The relationship between screen time and children's sleep deserves particular attention because the evidence here is especially strong and consistent. Children who use screens closer to bedtime fall asleep later, sleep fewer total hours, and have more disrupted sleep than those who don't. The mechanisms are well understood:

  • Melatonin suppression: Blue-spectrum light (abundant in LED screens) signals to the brain that it's daytime, suppressing the melatonin that initiates sleep.
  • Cognitive activation: Engaging content keeps the brain in an alert state just when it needs to be winding down.
  • Emotional arousal: Fast-paced or emotionally stimulating content elevates cortisol levels that interfere with sleep onset.
  • Transition difficulty: Moving from the engagement of a screen to the quiet of a dark room is one of the hardest transitions for young children, often resulting in the meltdowns discussed elsewhere on this blog.

Building a device-free bedtime buffer is one of the highest-return investments a family can make in sleep quality.

The Social Media Question for Older Children

As children enter school age and beyond, the screen time question becomes less about developmental displacement (which is the primary concern in infancy and early childhood) and more about the specific risks of social media and algorithmically curated content. Research on older children and adolescents is increasingly focused on:

  • The relationship between social media use and mood, self-esteem, and social comparison
  • The effects of algorithmic content selection on information diet and worldview
  • Sleep disruption from late-night device use
  • Attention fragmentation from the short-form content model

These concerns are substantially different from those relevant to toddlers and preschoolers, and they point toward the importance of evolving conversations about media use as children grow — conversations in which children become active participants in thinking about how they use technology and why.

A Framework for Family Media Use

The AAP encourages families to create a Family Media Plan — a thoughtful set of household agreements about how screens fit into family life. The plan addresses questions like:

  • What are our screen-free zones and times?
  • What types of content are we comfortable with, and how do we evaluate new apps or programs?
  • How do we handle screens during meals, before bed, and during family time?
  • What do we do when someone is having a hard time putting a screen down?

Having these conversations proactively — rather than only reactively when there's a conflict — builds a family culture around media use rather than a collection of arbitrary rules.

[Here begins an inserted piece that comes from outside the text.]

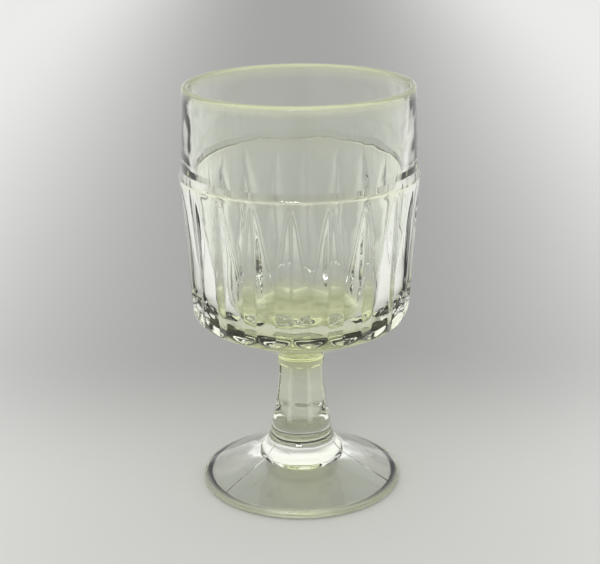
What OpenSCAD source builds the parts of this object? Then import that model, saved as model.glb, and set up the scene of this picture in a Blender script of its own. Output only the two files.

"Technology is a tool. Like any tool, it's most useful when you're in control of it, rather than when it's in control of you."

Moving Forward With Compassion

If reading this has surfaced guilt about screen habits in your household, take a breath. Parenting in a digital age is genuinely hard, the research is still evolving, and perfect adherence to guidelines is neither achievable nor, probably, necessary. What matters most is not any single day's screen count but the overall pattern of your child's life: whether they're getting enough sleep, outdoor time, physical movement, face-to-face connection, and rich language experience.

Screens that fit thoughtfully around those priorities — rather than displacing them — are a manageable part of modern family life. The goal isn't a screen-free childhood; it's a childhood where screens are just one small part of a rich, connected, embodied experience of growing up in the world.